Notice: The reproducibility variables underlying each score are classified using an automated LLM-based pipeline, validated against a manually labeled dataset. LLM-based classification introduces uncertainty; scores should be interpreted as estimates. Full accuracy metrics and methodology are described in [1]

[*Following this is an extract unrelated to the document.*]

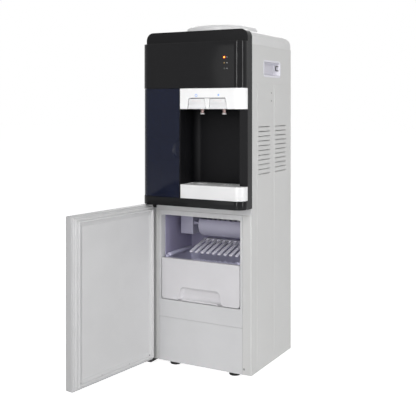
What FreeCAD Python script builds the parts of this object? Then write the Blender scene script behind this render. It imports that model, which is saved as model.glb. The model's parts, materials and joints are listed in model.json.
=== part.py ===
"""A free-standing water cooler with a bottle seat on top and an ice maker below.

Millimetres. +X is the right side seen from the front, -Y is the front, +Z is up. The origin is
on the floor, at the centre of the four feet. The lower door is modelled standing open.
"""
import FreeCAD, Part
import math
import os
import re
import sys

import Sketcher
from FreeCAD import Placement, Rotation, Vector

DRIVING_SIZES = (
    # the cabinet
    ("cabinet_width", 330, "across the two side panels"),
    ("cabinet_depth", 278, "front to back of the side panels"),
    ("floor_gap", 14, "height of the feet"),
    ("foot_radius", 16.5, "radius of a foot's pad"),
    ("foot_spacing_x", 196, "between the feet, side to side"),
    ("foot_spacing_y", 224, "between the feet, front to back"),
    ("sheet_wall", 2, "wall of the steel casing"),
    ("plastic_wall", 3, "wall of the moulded covers"),
    ("pan_upturn", 16, "height of the base pan's upturned edge"),
    ("side_flange", 27.5, "width of the side panel's front flange"),
    ("flange_lead", 4, "how far the lower front stands ahead of the side panels"),
    ("kick_height", 129, "height of the panel under the ice bay"),
    ("bay_height", 314, "height of the ice bay's frame"),
    ("rail_height", 21, "height of the rail over the ice bay"),
    ("cover_height", 39, "height of the top cover"),
    ("cover_side_round", 22, "round along the top cover's sides"),
    ("cover_back_round", 33, "round along the top cover's back"),
    # the dark front, from the bottom up
    ("bezel_depth", 28, "depth of the dark plate on the front"),
    ("bezel_corner", 22, "round of the plate's two top corners"),
    ("bezel_lip", 2.5, "how far the plate stands above the top cover"),
    ("bulge_depth", 32, "how far the raised panels stand out of the plate"),
    ("bulge_corner", 28, "round of the raised panels' side corners"),
    ("strip_height", 24, "height of the strip under the tray"),
    ("tray_height", 39, "height of the drip tray"),
    ("tray_gap", 1, "gap around and under the drip tray"),
    ("tray_back_gap", 6, "gap behind the drip tray"),
    ("grille_thickness", 2.7, "thickness of the drip grille"),
    ("grille_gap", 0.3, "gap between the drip tray and its grille"),
    ("grille_rim", 1.2, "rim of the drip tray round its grille"),
    ("grille_slot_width", 7, "width of an oval slot in the drip grille"),
    ("grille_slot_length", 30, "length of an oval slot in the drip grille"),
    ("grille_slot_back", 10, "from the plate's face back to the middle of the drip grille's slots"),
    ("alcove_height", 212.5, "from the tray up to the tap panel"),
    ("panel_height", 58.5, "height of the tap panel"),
    ("fascia_height", 129, "height of the upper fascia"),
    ("recess_depth", 22, "depth of the recess that holds the keys"),
    ("fascia_rise", 7, "how far the fascia reaches above the side panels"),
    ("alcove_width", 172, "width of the tap alcove"),
    ("pillar_width", 25, "width of the plate to the right of the alcove"),
    ("alcove_reach", 30, "how far the alcove goes back behind the side panels' front"),
    ("alcove_corner", 20, "round of the alcove's back corners"),
    ("cup_reach", 40, "how far the cup cabinet goes back"),
    ("shelf_height", 96, "height of the cup shelf above the strip"),
    ("shelf_hole", 9, "radius of the hole in the middle of the cup shelf"),
    ("shelf_drain", 2, "radius of the small holes in the cup shelf"),
    ("dimple_radius", 26, "radius of the cup door's finger dimple"),
    ("dimple_height", 138.5, "height of the finger dimple above the strip"),
    ("dimple_depth", 1.8, "depth of the finger dimple"),
    ("cup_pin_radius", 0.8, "radius of the cup door's pins"),
    ("cup_door_gap", 1.5, "how far the cup door stands back from the bulge"),
    ("seam", 0.5, "gap between neighbouring covers"),
    ("lamp_radius", 2.5, "radius of an indicator lamp"),
    ("lamp_drop", 45, "from the fascia's top down to the highest lamp"),
    ("lamp_pitch", 15.5, "pitch of the indicator lamps"),
    ("lamp_inset", 56, "from the cabinet's right side to the indicator lamps"),
    # taps and keys
    ("tap_spacing", 70, "between the two taps"),
    ("tap_setback", 39.5, "from the bulge's face back to the taps"),
    ("nozzle_radius", 6.5, "outer radius of a tap nozzle"),
    ("nozzle_bore", 4, "bore radius of a tap nozzle"),
    ("nozzle_drop", 15, "how far a nozzle hangs below the tap panel"),
    ("key_width", 46, "width of a push key"),
    ("key_height", 29, "height of a push key"),
    ("key_pin_radius", 1.5, "radius of a key's pivot pin"),
    ("key_pin_setback", 9, "from the bulge's face back to the keys' pins"),
    ("key_pin_drop", 5, "from a key's top down to its pin"),
    ("valve_radius", 10, "radius of a tap's valve"),
    ("valve_height", 34, "height of a tap's valve"),
    ("feed_radius", 6, "radius of a tap's feed"),
    ("feed_length", 62, "length of a tap's feed"),
    ("feed_height", 28, "height of a tap's feed above the tap panel's lower edge"),
    ("plunger_radius", 3, "radius of a tap's plunger"),
    ("plunger_lead", 14.5, "from the bulge's face back to a plunger's tip"),
    ("fit_gap", 0.05, "radial running clearance of a pin"),
    # bottle seat and tanks
    ("seat_setback", 4, "how far the bottle seat lies in front of the cabinet's centre"),
    ("collar_base_radius", 107, "outer radius of the bottle collar at the cover"),
    ("collar_top_radius", 100, "outer radius of the bottle collar at its rim"),
    ("collar_height", 22, "height of the bottle collar"),
    ("collar_bore", 84, "inner radius of the bottle collar"),
    ("seat_skirt", 16, "height of the seat's collar below its rim"),
    ("seat_throat", 16, "width of the seat's floor around the probe"),
    ("seat_depth", 36, "how far the seat reaches below the top cover"),
    ("probe_height", 52, "length of the bottle probe's stem"),
    ("probe_tip", 12, "length of the bottle probe's tip"),
    ("probe_radius", 9, "radius of the bottle probe"),
    ("cold_tank_radius", 80, "outer radius of the cold tank"),
    ("cold_tank_height", 93, "height of the cold tank"),
    ("jacket_wall", 20, "thickness of the cold tank's insulation"),
    ("hot_tank_radius", 46, "outer radius of the hot tank"),
    ("hot_tank_height", 140, "height of the hot tank"),
    ("hose_radius", 4, "outer radius of the water hoses"),
    ("line_radius", 3, "outer radius of the refrigerant lines"),
    # ice bay
    ("bay_width", 260, "width of the ice bay's opening"),
    ("bay_bottom_rail", 51, "height of the frame below the opening"),
    ("bay_top_rail", 14, "height of the frame above the opening"),
    ("bay_reach", 175, "how far the ice bay goes back"),
    ("frame_depth", 20, "how far the frame reaches in behind the side panels' front"),
    ("bin_height", 124, "height of the ice bin's side walls"),
    ("bin_wall", 3, "wall of the ice bin"),
    ("bin_front_height", 120, "height of the bin's front panel"),
    ("grip_top_width", 126, "width of the bin's grip at its top"),
    ("grip_bottom_width", 140, "width of the bin's grip at its bottom"),
    ("grip_height", 35, "height of the bin's grip"),
    ("grip_depth", 15, "depth of the bin's grip"),
    ("tray_radius", 36, "outer radius of the ice maker's water tray"),
    ("tray_length", 166, "length of the ice maker's water tray"),
    ("finger_radius", 5, "radius of a freezing finger"),
    ("rib_pitch", 19, "pitch of the ice slide's ribs"),
    ("rib_width", 9, "width of a rib"),
    ("rib_thickness", 6, "thickness of a rib"),
    ("rib_count", 10, "number of ribs"),
    ("slide_rise", 24, "how far the ribs climb towards the back"),
    # side panels
    ("louvre_count", 11, "louvres in a column"),
    ("louvre_pitch", 13.4, "pitch of the louvres"),
    ("louvre_height", 5, "height of a louvre's slot"),
    ("louvre_bottom", 565, "height of the lowest louvre"),
    ("louvre_front", 41, "from the front to the first louvre column"),
    ("louvre_back", 39, "from the back to the second louvre column"),
    ("louvre_gap", 37, "between the louvre columns"),
    ("emboss_height", 0.7, "how far the side panels' pressed fields stand out"),
    ("emboss_margin", 33, "from the panel's edges to the pressed fields"),
    ("emboss_gap", 24, "between the pressed fields"),
    ("emboss_length", 795, "how far up the pressed fields reach"),
    ("emboss_bottom", 17, "from the panel's lower edge to the pressed fields"),
    ("side_screw_lead", 6.5, "how far the side panels' screws stand ahead of their middle"),
    ("side_screw_radius", 2, "radius of the side panels' screws"),
    ("side_screw_drop", 134, "from the side panel's top down to its upper screw"),
    ("side_screw_pitch", 23, "between the side panels' screws"),
    ("cup_corner", 6, "round of a handle cup's corners"),
    ("cup_length", 113, "length of a handle cup"),
    ("cup_height", 40, "height of a handle cup"),
    ("cup_depth", 22, "depth of a handle cup"),
    ("cup_front", 81, "from the front to a handle cup"),
    ("cup_drop", 44, "from the side panel's top down to a handle cup"),
    # lower door
    ("door_margin", 1, "how far the door stops short of the cabinet's sides"),
    ("door_gap", 4, "gap above the door"),
    ("door_lift", 2, "gap below the door"),
    ("door_shell_depth", 24, "depth of the door's outer shell"),
    ("door_liner_depth", 8, "how far the liner's pad stands out of the shell"),
    ("door_liner_inset", 6, "from the shell's edge to the liner's pad"),
    ("door_pad_inset", 28, "from the shell's edge to the field inside the gasket"),
    ("gasket_depth", 7.5, "thickness of the door gasket"),
    ("gasket_width", 13, "width of the door gasket"),
    ("gasket_inset", 14, "from the door's edge to the gasket"),
    ("gasket_gap", 0.5, "gap between the closed gasket and the frame"),
    ("pivot_inset", 9, "from the cabinet's side to the door's pivot"),
    ("pivot_lead", 25.8, "from the side panels' front to the door's pivot"),
    ("hinge_pin_radius", 3, "radius of a door hinge pin"),
    ("hinge_plate", 2.5, "thickness of a hinge plate"),
    ("door_open_angle", 97, "how far the door stands open, in degrees"),
    # machine bay and back
    ("compressor_radius", 52, "radius of the compressor's shell"),
    ("compressor_height", 112, "height of the compressor's shell"),
    ("fan_radius", 44, "radius of the fan blades"),
    ("fan_hub_radius", 14, "radius of the fan's hub"),
    ("fan_blades", 5, "number of fan blades"),
    ("condenser_fins", 24, "number of condenser fins"),
    ("grille_margin", 40, "from the cabinet's sides to the rear grille's slots"),
    ("grille_slot", 7, "width of a slot in the rear grille"),
    ("grille_slots", 14, "slots in the rear grille"),
    ("switch_inset", 40, "from the cabinet's right side to the rocker switches"),
    ("switch_drop", 22, "from the tap panel's top down to the rocker switches"),
    ("switch_height", 38, "height of the rocker switches' housing"),
    ("switch_count", 2, "rocker switches on the back"),
    ("switch_pitch", 30, "pitch of the rocker switches"),
    ("drain_radius", 9, "outer radius of the drain spigot"),
    ("screw_radius", 3.2, "radius of a visible screw head"),
)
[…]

Zero-Shot Natural Language Explanations

Authors: Fawaz Sammani, Nikos Deligiannis

ICLR 2025 | Venue PDF | LLM Run Details

Reproducibility Variable Result LLM Response
Research Type Experimental We conduct experiments on 38 vision models, including both CNNs and Transformers. Our method outperforms supervised baselines on many metrics, while remaining comparable on others.
Researcher Affiliation Collaboration Fawaz Sammani & Nikos Deligiannis ETRO Department, Vrije Universiteit Brussel, Pleinlaan 2, B-1050 Brussels, Belgium imec, Kapeldreef 75, B-3001 Leuven, Belgium
Pseudocode No The paper describes the methods in prose and with diagrams (Figure 3, Figure 4), but does not contain explicitly labeled pseudocode or algorithm blocks.
Open Source Code No The paper does not provide an explicit statement about releasing its own source code for the described methodology, nor does it provide a direct link to a code repository. It mentions using third-party libraries and models.
Open Datasets Yes We use the challenging Image Net-1K dataset as our benchmark... Image Net-X (Sammani & Deligiannis, 2023)... COCO dataset (Lin et al., 2014)... Places365 dataset (Zhou et al., 2017)... DTD dataset (Cimpoi et al., 2014)
Dataset Splits Yes We use the challenging Image Net-1K dataset as our benchmark, splitting its 1,000 classes into 900 for training and 100 for testing. For validation and hyperparameter tuning, we use 100 non-overlapping classes from the Image Net-21K dataset. ... Image Net-X (Sammani & Deligiannis, 2023) dataset ... It consists of 141K training samples, 2K for validation and 1K for testing. ... We report results on the common Karpathy test split benchmark using various vision classifiers.
Hardware Specification Yes On a single RTX3090 GPU, it takes roughly 10 seconds to train.
Software Dependencies No The paper mentions software components like 'Stable Diffusion v1.5 model', 'Hugging Face Diffusers library', 'smallest GPT-2 (Radford et al., 2019) model', 'Adam Optimizer (Kingma & Ba, 2015)', 'Sentence Transformers library', 'torchvision library', 'timm library', and 'huggingface library'. However, it does not provide specific version numbers for general ancillary software such as Python, PyTorch, or CUDA libraries.
Experiment Setup Yes The MLP is trained with full batch gradient descent for 2500 epochs using the Adam Optimizer (Kingma & Ba, 2015) with a learning rate of 5e-3 and a cosine annealing schedule (Loshchilov & Hutter, 2017). ... The number of learnable prefixes is set to 5 in each attention block of the GPT-2 model. ... We train the prefixes with the Adam optimizer ... with a learning rate of 0.01 and a weight decay of 0.3 with a cosine annealing schedule for I = 20 iterations. ... The number of K tokens sampled at each timestep is set to 512. We use a maximum NLE length of 20. ... We add the fluency loss from Tewel et al. (2021) with a weight of 0.8. ... We also prevent the generation of repeated n-grams of order 3 to avoid repetitive phrases, by setting their score to negative infinity... We also enforce a minimum sequence length of 10 tokens by setting the <.> token score to 0, in order to prevent premature termination.